The featured image is of a rather battered copy of War and Peace I bought at our local library’s annual sale. The reason I bought it is because it is the Ann Dunnigan translation, which I have read is the best, and because it has an introduction by John Bayley, a famous Tolstoy scholar and husband of Iris Murdoch.
I have now read up to page 148 of Volume XIV of The Novels and Other Works of Lyof N. Tolstoi or Chapter VIII of “Two Old Men.” Today’s reading was of a story, “The Candle,” and the beginning of “Two Old Men.” “The Candle” was a moving story, a bit contrived at the end but still powerful. A story about how hate feeds on hate, spite on spite, and that only love can defeat hate. I also read 21 pages of Sampson’s Progress in the Age of Reason, and a good number of pages in what I am calling my psychedelic Tolstoy, a book I showed as a featured image in Tolstoy Journal, July 20, 2017: “But much more than his capacity to irritate, he has a power to disturb, to unsettle, to upset.” I was reading an essay called “On Patriotism,” which seemed very timely in these “interesting times.” I would like to include a passage or two here that struck me.
“The editors of the daily press, happy in the receipt of an increased income, will begin virulently to stir men up to hatred and manslaughter in the name of patriotism. Manufacturers, merchants, contractors for military stores will hurry joyously about their business, in the hope of double receipts. . . .
“And, smothering despair within their souls by songs, licentiousness, and wine, men will trail along, torn from peaceful labor, from their wives, mothers, and children,–hundreds of thousands of simple-minded, good-natured men with murderous weapons in their hands–anywhere they may be driven.
“They will march, freeze, hunger, suffer sickness, and die from it, or finally come to some place where they will be slain by thousands, or kill thousands themselves with no reason–men whom they have never seen before, and who neither have done nor could do them any mischief.
“And when the number of sick, wounded and killed becomes so great that there are not hands enough left to pick them up, and when the air is so infected with the putrefying scent of the “food for cannon” [the rank and file working class] that even the authorities find it disagreeable, a truce will be made, the wounded will be picked up anyhow, the sick will be brought in and huddled together in heaps, the killed will be covered with earth and lime, and once more all the crowd of deluded men will be led on and on till those who have devised the project weary of it, or till those who thought to find it profitable receive their spoil.
“And so once more men will be made savage, fierce, and brutal, and love will wane in the world, and the Christianizing of mankind, which has already begun, will lapse for scores and hundreds of years. And so once more the men who reaped profit from it all will assert with assurance that since there has been a war there must needs have been one, and that other wars must follow and they will again prepare future generations for a continuance of slaughter, depraving them from their childhood.”
I think this is what Eisenhower was talking about in his speech on the military industrial complex. I used to be very conservative–here is a link to something I wrote about it–Becoming a Conservative and After–but now I have moved left and doubt a lot of what I used to believe about wars and patriotism.
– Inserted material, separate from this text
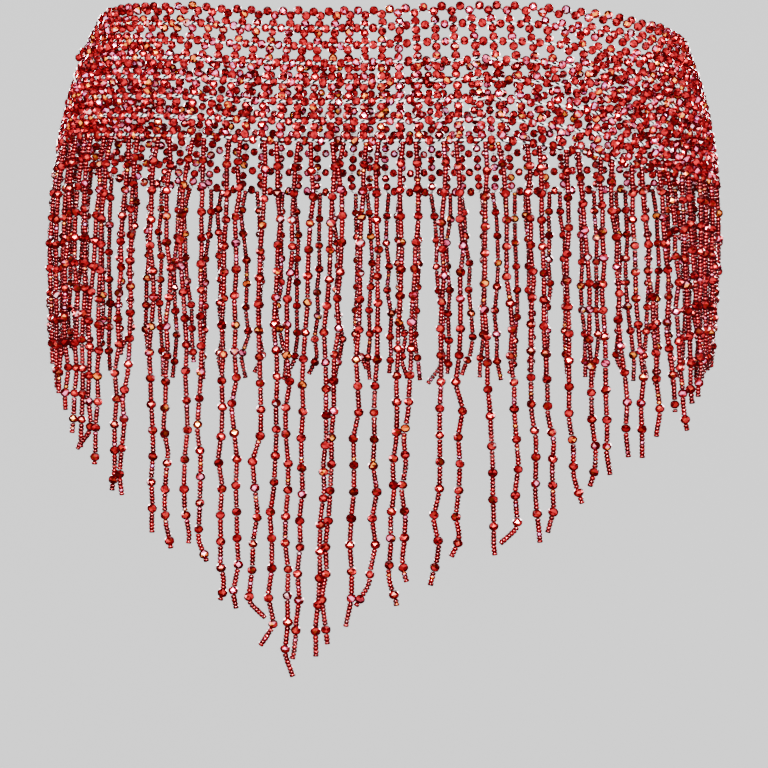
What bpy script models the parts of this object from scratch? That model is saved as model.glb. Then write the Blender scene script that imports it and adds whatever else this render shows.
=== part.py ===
"""Belly dance hip belt, worn: a seamless stretch net of beads, with bead fringe that falls to a point behind.

Metres, +Z up. The wearer faces +Y, so the point of the fringe is at -Y and +X is the wearer's right side.
The origin is on the axis of the oval, at mid-height of the net.
"""

import math
from collections import namedtuple

import bmesh
import bpy
import numpy as np
from mathutils import Vector

# The figure that fills the belt: a rounded oval, widest at FULLEST_Z and drawn in towards the waist.
HIP_WIDTH = 0.349
HIP_DEPTH = 0.241
OVAL_POWER = 2.3
FULLEST_Z = -0.100
WAIST_Z = 0.046
WAIST_DRAWN_IN = 0.027

# The net: square cells of beads, two beads on each upright and one on each crossbar.
CELLS_AROUND = 100
LOWER_CELLS, LOWER_CELL = 4, 0.0100
UPPER_CELLS, UPPER_CELL = 3, 0.0090
NET_HEIGHT = LOWER_CELLS * LOWER_CELL + UPPER_CELLS * UPPER_CELL
BEAD = 0.0040
KNOT_REACH = 0.0013
HOLE_WALL = 0.0014
SCALLOP = 0.0015

# The elastic is stretched unevenly: the uprights bunch and part again this many times around.
STRETCH_WAVES = 6
STRETCH_SWAY = 0.0025
STRETCH_START_PAIR = -5.5

# The fringe: a pair of strands on every second cell of the bottom row, which is its backing strip.
PAIRS = CELLS_AROUND // 2
BACK_PAIRS = range(-12, 13)
FRONT_PAIRS = range(13, 38)
POINT_SHIFT = -0.61
ROOT_GAP = 0.0062
HUNG_GAP = 0.0086
SPREAD_DEPTH = 0.080
STRAND = 0.0026
STRIP_HEIGHT = 0.0030
SEAM = 0.0003
LONGEST_STRAND = 0.262
SHORTEST_STRAND = 0.101
STEP_LEFT = 0.0082
STEP_RIGHT = 0.0066
STRAND_SEGMENT = 0.050
DRIFT_DEPTH = 0.240

RED_GLASS = (0.55, 0.012, 0.020, 1.0)
RED_SEED = (0.42, 0.008, 0.014, 1.0)

# How the belt sits, every 30 degrees from the centre back round by the wearer's right side: the lift of
# the bottom row, the lift of the top row, and how far sideways a long strand drifts by its end.
Sit = namedtuple("Sit", "place hem top drift")
SITS = (
    Sit("centre back", 0.0015, 0.0005, -0.006),
    Sit("right of centre", 0.0000, 0.0025, -0.003),
    Sit("right back", -0.0100, -0.0010, 0.006),
    Sit("right side", -0.0120, -0.0045, 0.005),
    Sit("right front", -0.0080, -0.0050, 0.002),
    Sit("right of navel", -0.0040, -0.0020, 0.000),
    Sit("centre front", -0.0020, 0.0010, 0.000),
    Sit("left of navel", 0.0000, 0.0025, 0.000),
    Sit("left front", 0.0020, 0.0040, -0.002),
    Sit("left side", 0.0070, 0.0080, -0.004),
    Sit("left back", 0.0125, 0.0120, -0.005),
    Sit("left of centre", 0.0085, 0.0080, -0.005),
)

# One ring of the net's outside: its height, the reach out from the middle of the wall at an upright and
# at the middle of a cell, and how far the edge drops at an upright and rises over a cell.
Course = namedtuple("Course", "height upright cell scallop")


def smooth(column, angle):
    """The value of one column of SITS at an angle, on a closed Catmull-Rom curve through its rows."""
    values = [getattr(sit, column) for sit in SITS]
    place = (angle / math.tau * len(values)) % len(values)
    first = int(place)
    along = place - first
    before, start, end, after = (values[(first + step) % len(values)] for step in (-1, 0, 1, 2))
    rise = (end - before) / 2
    bend = before - 2.5 * start + 2 * end - after / 2
    twist = (after - before) / 2 + 1.5 * (start - end)
    return start + along * (rise + along * (bend + along * twist))


def oval(angle, half_width, half_depth):
    """A point of the rounded oval; angle 0 is the centre back and a quarter turn is +X."""
    power = 2 / OVAL_POWER
    across, back = math.sin(angle), math.cos(angle)
    x = half_width * math.copysign(abs(across) ** power, across)
    y = -half_depth * math.copysign(abs(back) ** power, back)
    return x, y


def measure_girth(steps=3600):
    """Angles round the fullest oval, and the length of tape from the centre back to each."""
    angles = np.linspace(0, math.tau, steps + 1)
    points = np.array([oval(angle, HIP_WIDTH / 2, HIP_DEPTH / 2) for angle in angles])
    lengths = np.hypot(*np.diff(points, axis=0).T)
    return angles, np.concatenate([[0], np.cumsum(lengths)])


ANGLES, TAPE = measure_girth()
GIRTH = TAPE[-1]


def angle_at(tape):
    """The oval's angle at a length of tape from the centre back."""
    turns, rest = divmod(tape, GIRTH)
    return turns * math.tau + float(np.interp(rest, TAPE, ANGLES))


def tape_at(pair):
    """Where a pair hangs along the tape, with an upright a quarter on each side. Pair 0 is the point of the V."""
    wave = math.cos(math.tau * STRETCH_WAVES * (pair - STRETCH_START_PAIR) / PAIRS)
    return (pair + POINT_SHIFT) / PAIRS * GIRTH - STRETCH_SWAY * wave


def frame_at(angle, z):
    """A point of the figure at this angle and height, with the directions out of it and along it."""
    risen = max(0.0, (z - FULLEST_Z) / (WAIST_Z - FULLEST_Z))
    drawn = 1 - WAIST_DRAWN_IN * risen**3 / (HIP_WIDTH / 2)
    half_width, half_depth = HIP_WIDTH / 2 * drawn, HIP_DEPTH / 2 * drawn
    x, y = oval(angle, half_width, half_depth)
    power = OVAL_POWER - 1
    out = Vector((
        math.copysign(abs(x / half_width) ** power / half_width, x),
        math.copysign(abs(y / half_depth) ** power / half_depth, y),
        0,
    )).normalized()
    return Vector((x, y, z)), out, Vector((-out.y, out.x, 0))


def net_z(angle, height):
    """The height of a point of the net, from its height over the bottom row when laid flat."""
    share = height / NET_HEIGHT
    lift = (1 - share) * smooth("hem", angle) + share * smooth("top", angle)
    return height - NET_HEIGHT / 2 + lift


def new_part(name, mesh, colour, roughness, collection):
    material = bpy.data.materials.new(name)
    material.use_nodes = True
    shader = material.node_tree.nodes["Principled BSDF"]
    shader.inputs["Base Color"].default_value = colour
    shader.inputs["Roughness"].default_value = roughness
    bmesh.ops.recalc_face_normals(mesh, faces=mesh.faces)
    data = bpy.data.meshes.new(name)
    mesh.to_mesh(data)
    mesh.free()
    data.materials.append(material)
    part = bpy.data.objects.new(name, data)
    collection.objects.link(part)
    return part


def bridge(mesh, lower, upper, course=0):
    """Joins two closed rings of as many points. The faces' diagonals meet at every second point of a course."""
    for i in range(len(lower)):
        after = (i + 1) % len(lower)
        corners = [lower[i], lower[after], upper[after], upper[i]]
        turn = (i + course + 1) % 2
        mesh.faces.new(corners[turn:] + corners[:turn])


def row_heights():
    """The heights of the rows, from the bottom row to the edge at the top."""
    lower = [row * LOWER_CELL for row in range(LOWER_CELLS + 1)]
    return lower + [lower[-1] + (row + 1) * UPPER_CELL for row in range(UPPER_CELLS)]


def net_courses():
    """The net's rings: up its beaded outside, then down its plain inside."""
    rows = row_heights()
    bead, hole, inside = BEAD / 2, HOLE_WALL - BEAD / 2, -BEAD / 2
    hem = STRIP_HEIGHT / 2 + SEAM
    courses = [Course(hem, bead, KNOT_REACH, 0)]
    for below, row in zip(rows, rows[1:]):
        courses.append(Course((below + row) / 2, bead, hole, 0))
        courses.append(Course(row, KNOT_REACH, bead, 0))
    courses[-1] = Course(rows[-1], bead, bead, SCALLOP)
    courses.append(Course(rows[-1], inside, inside, SCALLOP))
    courses += [Course(row, inside, inside, 0) for row in rows[-3:0:-2]]
    return courses + [Course(hem, inside, inside, 0)]


def net_ring(mesh, course):
    """Two points for each cell: one on the upright and one in the middle of the cell."""
    ring = []
    for half_cell in range(2 * CELLS_AROUND):
        on_upright = half_cell % 2 == 0
        angle = angle_at(tape_at(half_cell / 4 - 0.25))
        reach = course.upright if on_upright else course.cell
        edge = -course.scallop if on_upright else course.scallop
        place, out, _ = frame_at(angle, net_z(angle, course.height + edge))
        ring.append(mesh.verts.new(place + out * reach))
    return ring


def make_net(collection):
    mesh = bmesh.new()
    rings = [net_ring(mesh, course) for course in net_courses()]
    for course, ring in enumerate(rings):
        bridge(mesh, ring, rings[(course + 1) % len(rings)], course)
    return new_part("net_band", mesh, RED_GLASS, 0.15, collection)


def strand_length(strand):
    """The V: strand 0 is the longest, and each one further round is a step shorter."""
    step = STEP_LEFT if strand < 0 else STEP_RIGHT
    return max(SHORTEST_STRAND, LONGEST_STRAND - abs(strand) * step)


def strand_place(pair, side, depth):
    """The middle of a strand at a depth under the bottom row, with the directions out and along."""
    root = tape_at(pair)
    opened = math.sin(min(1, depth / SPREAD_DEPTH) * math.pi / 2)
    gap = ROOT_GAP + (HUNG_GAP - ROOT_GAP) * opened
    drift = smooth("drift", angle_at(root)) * depth / DRIFT_DEPTH
    hem_angle = angle_at(root + side * ROOT_GAP / 2)
    return frame_at(angle_at(root + side * gap / 2 + drift), net_z(hem_angle, 0) - depth)


def strand_ring(mesh, pair, side, depth):
    place, out, along = strand_place(pair, side, depth)
    corners = ((-1, -1), (1, -1), (1, 1), (-1, 1))
    return [mesh.verts.new(place + (along * a + out * b) * STRAND / 2) for a, b in corners]


def make_strand(mesh, pair, side, root):
    """A hanging strand of four sides, from the four corners of its root in the strip down to its end."""
    length = strand_length(2 * pair + (0 if side < 0 else 1))
    segments = math.ceil(length / STRAND_SEGMENT)
    ring = root
    for segment in range(1, segments + 1):
        lower = strand_ring(mesh, pair, side, length * segment / segments)
        bridge(mesh, ring, lower)
        ring = lower
    mesh.faces.new(ring)


def strip_section(mesh, tape):
    """The strip's four corners at a length of tape: bottom and top inside, then top and bottom outside."""
    angle = angle_at(tape)
    place, out, _ = frame_at(angle, net_z(angle, 0))
    up = Vector((0, 0, STRIP_HEIGHT / 2))
    reach = out * BEAD / 2
    return [mesh.verts.new(place + corner) for corner in (-up - reach, up - reach, up + reach, reach - up)]


def make_fringe(name, pairs, collection):
    """A strip of the bottom row, with a strand let into its underside on each side of every second bead."""
    mesh = bmesh.new()
    half = STRAND / 2
    section = strip_section(mesh, tape_at(pairs[0] - 0.5) + SEAM / 2)
    mesh.faces.new(section)
    for pair in pairs:
        for side in (-1, 1):
            middle = tape_at(pair) + side * ROOT_GAP / 2
            start, end = (strip_section(mesh, middle + step) for step in (-half, half))
            bridge(mesh, section, start)
            for corner in range(3):
                mesh.faces.new((start[corner], start[corner + 1], end[corner + 1], end[corner]))
            make_strand(mesh, pair, side, (start[0], end[0], end[3], start[3]))
            section = end
    end = strip_section(mesh, tape_at(pairs[-1] + 0.5) - SEAM / 2)
    bridge(mesh, section, end)
    mesh.faces.new(end)
    return new_part(name, mesh, RED_SEED, 0.12, collection)


def main():
    for old in list(bpy.data.objects):
        bpy.data.objects.remove(old, do_unlink=True)
    collection = bpy.data.collections.new("belly_dance_hip_belt")
    bpy.context.scene.collection.children.link(collection)
    make_net(collection)
    make_fringe("fringe_back", BACK_PAIRS, collection)
    make_fringe("fringe_front", FRONT_PAIRS, collection)


main()
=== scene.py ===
"""Dresses the hip belt's solids: strings its net and pointed fringe bead by bead, and sets a stage."""

import math
from collections import namedtuple

import bpy
import numpy as np
from bpy.props import FloatProperty, FloatVectorProperty, PointerProperty
from bpy.types import Operator, Panel, PropertyGroup
from mathutils import Matrix, Vector


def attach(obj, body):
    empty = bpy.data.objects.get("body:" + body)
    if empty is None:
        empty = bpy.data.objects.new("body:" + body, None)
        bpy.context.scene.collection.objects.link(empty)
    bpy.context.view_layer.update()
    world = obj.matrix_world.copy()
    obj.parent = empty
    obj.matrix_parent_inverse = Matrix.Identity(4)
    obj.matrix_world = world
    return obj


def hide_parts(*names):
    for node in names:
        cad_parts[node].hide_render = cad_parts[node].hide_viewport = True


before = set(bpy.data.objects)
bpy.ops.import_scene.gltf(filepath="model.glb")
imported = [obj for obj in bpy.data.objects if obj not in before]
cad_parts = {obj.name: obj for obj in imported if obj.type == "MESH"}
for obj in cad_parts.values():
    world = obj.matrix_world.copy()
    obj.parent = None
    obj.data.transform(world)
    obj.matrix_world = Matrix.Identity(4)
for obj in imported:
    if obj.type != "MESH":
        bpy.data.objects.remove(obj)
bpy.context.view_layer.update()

bl_info = {
    "name": "Beaded Hip Belt",
    "version": (1, 0, 0),
    "blender": (4, 5, 0),
    "location": "3D View > Sidebar > Hip Belt",
    "description": "Strings a belly dance hip belt bead by bead, and sets a plain stage round it",
    "category": "Add Mesh",
}

BODY = "root"
NET_NODE, BACK_NODE, FRONT_NODE = "net_band", "fringe_back", "fringe_front"

# The figure that fills the belt, as the solids have it: an oval, drawn in from its fullest to the waist.
HIP_WIDTH = 0.349
HIP_DEPTH = 0.241
OVAL_POWER = 2.3
FULLEST_Z = -0.100
WAIST_Z = 0.046
WAIST_DRAWN_IN = 0.027

# The net's cells and the fringe's pairs of strands, as the solids have them.
CELLS_AROUND = 100
LOWER_CELLS, LOWER_CELL = 4, 0.0100
UPPER_CELLS, UPPER_CELL = 3, 0.0090
CELLS_HIGH = LOWER_CELLS + UPPER_CELLS
NET_HEIGHT = LOWER_CELLS * LOWER_CELL + UPPER_CELLS * UPPER_CELL
STRETCH_WAVES = 6
STRETCH_SWAY = 0.0025
STRETCH_START_PAIR = -5.5
PAIRS = CELLS_AROUND // 2
BACK_PAIRS = range(-12, 13)
FRONT_PAIRS = range(13, 38)
POINT_SHIFT = -0.61
ROOT_GAP = 0.0062
HUNG_GAP = 0.0086
SPREAD_DEPTH = 0.080
LONGEST_STRAND = 0.262
SHORTEST_STRAND = 0.101
STEP_LEFT = 0.0082
STEP_RIGHT = 0.0066
DRIFT_DEPTH = 0.240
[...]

But back to Tolstoy and some passages from Wilson’s biography of him:
p. 397: “The reason that Father Sergius was never published in Tolstoy’s lifetime is that it was too near the bone–too vivid a dissection of what was wrong not only with Chertkov, but also with the whole Tolstoyan way of looking at the world.”
p. 400: “Throughout the famine, and the epidemics which followed it, the Tolstoy family were thus occupied, and although they returned home for short intervals in order to be ill, and although he continued to write, it was the practical relief of human suffering which marked the next two years of the family’s life. Their example had a powerful effect, and there were many landowners, as well as sympathisers coming out from the towns, who assisted with these soup kitchens. As well as collecting, distributing and conserving food, the Tolstoys were able to set up care for the children of the villages where they worked, and basic medical supplies.”
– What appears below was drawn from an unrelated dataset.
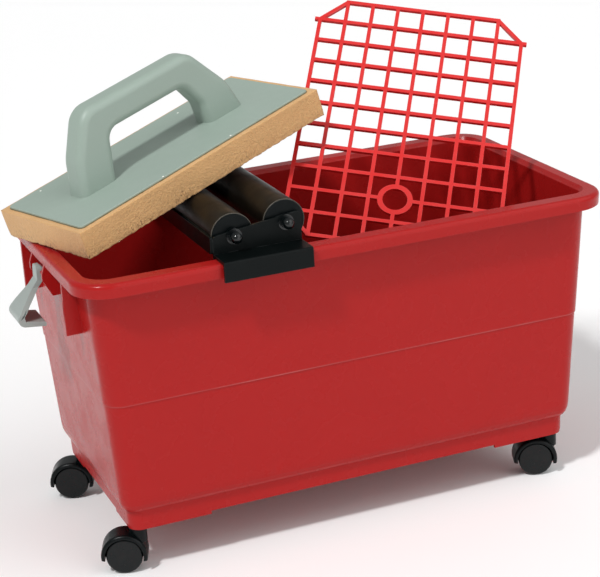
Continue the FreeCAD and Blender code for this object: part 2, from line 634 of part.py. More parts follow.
def rounded_corners(prism, radii):
    """Fillet a prism's edges along Y, picked by their (x, z) place."""
    for (x, z), radius in radii.items():
        picked = edges_where(prism, lambda e: e.BoundBox.XLength < 1e-4 and e.BoundBox.ZLength < 1e-4
                             and abs(e.BoundBox.XMin - x) < 0.01 and abs(e.BoundBox.ZMin - z) < 0.01)
        prism = prism.makeFillet(radius, picked)
    return prism


def make_float():
    where = float_placement().toMatrix()
    half_x = SPONGE_LENGTH / 2
    half_y = SPONGE_WIDTH / 2
    sponge = box(-half_x, half_x, -half_y, half_y, -SPONGE_THICK, 0)
    sponge = sponge.makeFillet(1.5, upright_edges(sponge))
    board = make_board()
    handle = make_float_handle()
    screws = []
    holes = []
    for x in (-108.0, -84.0, 76.0, 100.0):
        head = Part.makeCone(4.0, 2.0, 2.2, V(x, 0, 0), Z_AXIS)
        shank = cylinder(2.0, 16.0, V(x, 0, 0), Z_AXIS)
        screws.append(head.fuse(shank).removeSplitter())
        holes.append(head.fuse(shank))
    board = board.cut(holes)
    handle = handle.cut(holes)
    save(sponge.transformed(where), "float_sponge")
    save(board.transformed(where), "float_board")
    save(handle.transformed(where), "float_handle")
    save(Part.Compound(screws).transformed(where), "float_handle_screws")


# ---------------------------------------------------------------- grid

def make_grid():
    """A flat moulded grid with cut corners and a finger ring, upright in its own XZ plane."""
    half_x = GRID_COLUMNS * GRID_PITCH / 2
    half_z = GRID_ROWS * GRID_PITCH / 2
    bar = GRID_BAR / 2
    thick = GRID_THICK / 2
    pieces = []
    for i in range(GRID_COLUMNS + 1):
        x = i * GRID_PITCH - half_x
        cut_in = GRID_PITCH if i in (0, GRID_COLUMNS) else 0.0
        pieces.append(box(x - bar, x + bar, -thick, thick, -half_z + cut_in - bar, half_z - cut_in + bar))
    for j in range(GRID_ROWS + 1):
        z = half_z - j * GRID_PITCH
        cut_in = GRID_PITCH if j in (0, GRID_ROWS) else 0.0
        nub = GRID_NUB if j == 1 else 0.0
        pieces.append(box(-half_x + cut_in - bar - nub, half_x - cut_in + bar + nub,
                          -thick, thick, z - bar, z + bar))
    for side_x in (-1, 1):
        for side_z in (-1, 1):
            start = V(side_x * half_x, -thick, side_z * (half_z - GRID_PITCH))
            end = V(side_x * (half_x - GRID_PITCH), -thick, side_z * half_z)
            along = (end - start).normalize()
            across = V(along.z, 0, -along.x) * bar
            pieces.append(polygon_prism([start - across, end - across, end + across, start + across],
                                        V(0, GRID_THICK, 0)))
    ring_z = half_z - 9 * GRID_PITCH
    outer = cylinder(GRID_RING_OUTER, GRID_THICK, V(0, -thick, ring_z), Y_AXIS)
    opening = cylinder(GRID_RING_INNER, GRID_THICK + 2, V(0, -thick - 1, ring_z), Y_AXIS)
    grid = pieces[0].fuse(pieces[1:] + [outer]).cut(opening).removeSplitter()
    turn = FreeCAD.Rotation(Z_AXIS, GRID_TURN)
    lean = FreeCAD.Rotation(X_AXIS, GRID_LEAN)
    spin = FreeCAD.Rotation(Y_AXIS, GRID_SPIN)
    place = FreeCAD.Placement(GRID_CENTRE, turn.multiply(lean).multiply(spin))
    return grid.transformed(place.toMatrix())


def main():
    save_tub()
    make_castors()
    make_end_grips()
    make_wringer()
    make_float()
    save(make_grid(), "sediment_grid")


main()
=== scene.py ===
"""Looks for the tiler's washing set: moulded tub, wringer, foam float, grid, grips and castors.

Metres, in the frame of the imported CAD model.
"""
import json
import math

import bpy
from mathutils import Matrix, Vector, noise


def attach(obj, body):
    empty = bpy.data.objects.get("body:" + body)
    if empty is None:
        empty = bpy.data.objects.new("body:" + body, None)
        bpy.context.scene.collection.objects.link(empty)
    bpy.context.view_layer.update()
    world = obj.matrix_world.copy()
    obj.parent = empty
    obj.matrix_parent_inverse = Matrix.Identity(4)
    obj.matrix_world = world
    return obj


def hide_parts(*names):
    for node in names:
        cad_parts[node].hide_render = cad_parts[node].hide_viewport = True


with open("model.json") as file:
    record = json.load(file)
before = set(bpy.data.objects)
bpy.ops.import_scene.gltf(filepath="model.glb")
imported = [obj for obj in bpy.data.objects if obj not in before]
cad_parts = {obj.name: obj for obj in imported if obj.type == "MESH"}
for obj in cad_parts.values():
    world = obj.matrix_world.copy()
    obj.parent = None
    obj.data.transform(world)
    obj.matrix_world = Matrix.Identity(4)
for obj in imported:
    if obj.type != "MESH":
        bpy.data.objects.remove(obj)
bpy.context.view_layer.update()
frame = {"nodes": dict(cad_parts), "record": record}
NODES = frame["nodes"]

# ---------------------------------------------------------------- sizes and places, as in the CAD

FLOAT_CENTRE = Vector((-0.1479, 0.0305, 0.4254))
FLOAT_YAW = math.radians(18.2)
FLOAT_NOSE_UP = math.radians(14.8)
FLOAT_ROLL = math.radians(-2.0)
SPONGE_LENGTH = 0.340
SPONGE_WIDTH = 0.158
SPONGE_THICK = 0.032
BOARD_THICK = 0.0025
BOARD_INSET = 0.007
LEDGE_HEIGHT = 0.2044
ROLLER_D = 0.0465
ROLLER_HALF = 0.1396
ROLLERS = {"left": (-0.1305, 0.3686), "right": (-0.0725, 0.3742)}

# ---------------------------------------------------------------- colours (linear)

TUB_RED = (0.37, 0.0105, 0.0100)
GRID_RED = (0.64, 0.013, 0.012)
BOARD_GREY = (0.30, 0.375, 0.325)
GRIP_GREY = (0.33, 0.375, 0.355)
FOAM = (0.66, 0.385, 0.165)
# darkened copy of the foam colour, painted as the shade inside the pores
FOAM_PORE_SHADE = (0.22, 0.11, 0.045)
# dark olive of the painted shadow strip under the float board's edge
EDGE_SHADOW_OLIVE = (0.13, 0.11, 0.045)
SATIN_BLACK = (0.0012, 0.0026, 0.0026)
CASTOR_BLACK = (0.0015, 0.0030, 0.0034)
ROLLER_BROWN = (0.0045, 0.0034, 0.0022)
TUBE_EDGE = (0.12, 0.11, 0.09)
ZINC = (0.55, 0.55, 0.56)
PIP_WHITE = (0.75, 0.78, 0.72)
FLOOR_WHITE = (0.93, 0.93, 0.93)


# ---------------------------------------------------------------- node helpers

class Shader:
    """A small wrapper for building a node material around one Principled BSDF."""

    def __init__(self, name, colour, roughness, metallic=0.0):
        self.material = bpy.data.materials.new(name)
        self.material.use_nodes = True
        self.tree = self.material.node_tree
        self.bsdf = self.tree.nodes["Principled BSDF"]
        self.bsdf.inputs["Base Color"].default_value = (*colour, 1.0)
        self.bsdf.inputs["Roughness"].default_value = roughness
        self.bsdf.inputs["Metallic"].default_value = metallic
        self.colour = colour
        self.colour_out = None
        self.height_out = None
        self.coords = self.node("ShaderNodeTexCoord").outputs["Object"]

    def node(self, kind, **settings):
        made = self.tree.nodes.new(kind)
        for key, value in settings.items():
            setattr(made, key, value)
        return made

    def link(self, source, target):
        self.tree.links.new(source, target)

    def noise(self, scale, detail=4.0, stretch=None):
        """Noise in 0..1 with features about 1/scale metres across, optionally stretched along axes."""
        made = self.node("ShaderNodeTexNoise")
        made.inputs["Scale"].default_value = scale
        made.inputs["Detail"].default_value = detail
        coords = self.coords
        if stretch:
            mapping = self.node("ShaderNodeMapping")
            mapping.inputs["Scale"].default_value = stretch
            self.link(self.coords, mapping.inputs["Vector"])
            coords = mapping.outputs["Vector"]
        self.link(coords, made.inputs["Vector"])
        return made.outputs["Fac"]

    def voronoi(self, scale):
        """Distance to the nearest cell centre, with cells about 1/scale metres across."""
        made = self.node("ShaderNodeTexVoronoi")
        made.inputs["Scale"].default_value = scale
        self.link(self.coords, made.inputs["Vector"])
        return made.outputs["Distance"]

    def remap(self, value, low, high, to_low=0.0, to_high=1.0):
        made = self.node("ShaderNodeMapRange")
        made.inputs["From Min"].default_value = low
        made.inputs["From Max"].default_value = high
        made.inputs["To Min"].default_value = to_low
        made.inputs["To Max"].default_value = to_high
        self.link(value, made.inputs["Value"])
        return made.outputs["Result"]

    def math(self, operation, first, second):
        made = self.node("ShaderNodeMath", operation=operation)
        for socket, value in zip(made.inputs, (first, second)):
            if isinstance(value, (int, float)):
                socket.default_value = value
            else:
                self.link(value, socket)
        return made.outputs["Value"]

    def blend_colour(self, factor, colour):
        """Mix the surface colour so far towards another colour by a factor."""
        made = self.node("ShaderNodeMix", data_type="RGBA")
        self.link(factor, made.inputs["Factor"])
        if self.colour_out:
            self.link(self.colour_out, made.inputs["A"])
        else:
            made.inputs["A"].default_value = (*self.colour, 1.0)
        made.inputs["B"].default_value = (*colour, 1.0)
        self.colour_out = made.outputs["Result"]
        self.link(self.colour_out, self.bsdf.inputs["Base Color"])

    def vary_roughness(self, value, low, high):
        self.link(self.remap(value, 0.3, 0.7, low, high), self.bsdf.inputs["Roughness"])

    def bump(self, height, strength, distance):
        """Add a bump on top of any earlier bump."""
        made = self.node("ShaderNodeBump")
        made.inputs["Strength"].default_value = strength
        made.inputs["Distance"].default_value = distance
        self.link(height, made.inputs["Height"])
        if self.height_out:
            self.link(self.height_out, made.inputs["Normal"])
        self.height_out = made.outputs["Normal"]
        self.link(self.height_out, self.bsdf.inputs["Normal"])

    def edge_wear(self, colour, amount, radius):
        """Lighten exposed edges, broken up by noise."""
        geometry = self.node("ShaderNodeNewGeometry")
        bevel = self.node("ShaderNodeBevel", samples=4)
        bevel.inputs["Radius"].default_value = radius
        dot = self.node("ShaderNodeVectorMath", operation="DOT_PRODUCT")
        self.link(geometry.outputs["Normal"], dot.inputs[0])
        self.link(bevel.outputs["Normal"], dot.inputs[1])
        edge = self.remap(dot.outputs["Value"], 0.995, 0.90)
        broken = self.remap(self.noise(90.0), 0.42, 0.62)
        worn = self.math("MULTIPLY", self.math("MULTIPLY", edge, broken), amount)
        self.blend_colour(worn, colour)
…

p. 403: “While Lev Lvovich Tolstoy organised famine relief in the Smara district in 1891-2, there was one very conspicuous absentee from his band of helpers: Lenin, who was at that time in ‘internal exile’ there. According to a witness, Vladimir Ulyanov (as he still was) and a friend were the only two political exiles in Samara who refused to belong to any relief committee or to help in the soup kitchens. He was said to welcome the famine ‘as a factor in breaking down the peasantry and creating an industrial proletariat’. Trotsky, too, took the line that it was improper to do anything to improve the lot of the people while the autocracy remained in power. When they themselves seized power, the chaos and desolation were immeasurably worse.”
pp. 410-411: “The Kingdom of God is Within You, then, is a disturbed and broken thing, passages of sublime truth alternate with pages of complete nonsense; optimism of the craziest kind jostles with a ghastly realism of vision. The world would be better, Tolstoy asserts, without governments, without standing armies, without police forces and without prisons. But he is unable to show that this would abolish the proclivity of evil men for dominating the good, and for the strong bullying the weak. The essay has many historical postscripts. One cannot read it today without these postscripts intruding into one’s sense of the truth or untruth of his words.”